The president moved on to reflect on his days in Chicago as a community organizer and his encounters there with the beloved Cardinal Joseph Bernardin, Catholicism’s great exponent and practitioner of a consistent pro-life ethic. Obama said that Cardinal Bernardin’s moral witness — his goodness and wisdom, his way of finding common ground, his gentleness and congeniality — played a role in helping Barack Obama himself find Christ.

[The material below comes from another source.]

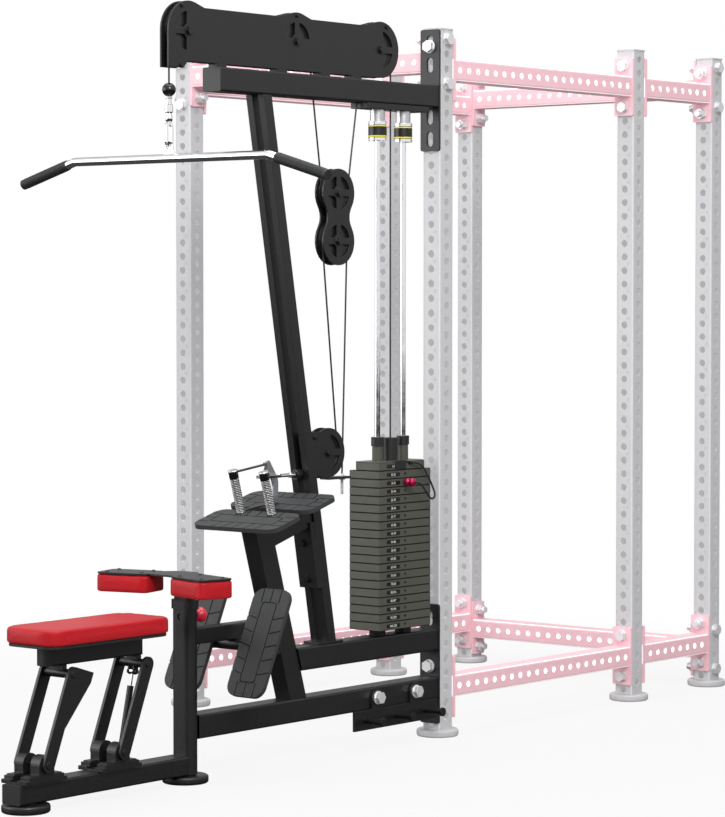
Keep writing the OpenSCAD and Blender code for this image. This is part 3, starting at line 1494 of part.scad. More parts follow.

In the last major movement of his speech, the president again echoed Niebuhr in saying that “the ultimate irony of faith is that it necessarily admits doubt.” The fact that we are not God, that we do not know everything, should not destroy our faith or ethics but should humble us, “temper our passions, and cause us to be wary of self-righteousness.” It should make us open to the views of others, because we might just learn something we didn’t know. And it should lead us into acts of loving service, which both meet immediate human needs and move the “hearts and minds” of others into openness to our core convictions, even the gospel itself.

So here we have two competing models as to how to advance Christian convictions in the public square: uncompromising, zealous defense of a Truth surely known by us, versus a humbler, more tolerant theology accepting of irreconcilable differences and committed to the open-hearted search for a patch of common ground.

It would be easy to say that all properly tolerant respectable folks should just choose the path of tolerance and common ground. But some things are not tolerable–like, for example, genocide or child abuse — and on such things there can be no common ground. Therefore the final word on all subjects cannot always be tolerance and common ground.

But perhaps the president is suggesting that it should be our default position until our reading of reality demands a more uncompromising path. And even then, we might just lose, and might have to live in community with people we believe are doing great wrongs — which is where the day began at Notre Dame for Barack Obama, and where it begins for all of us in this sprawling, squabbling human family.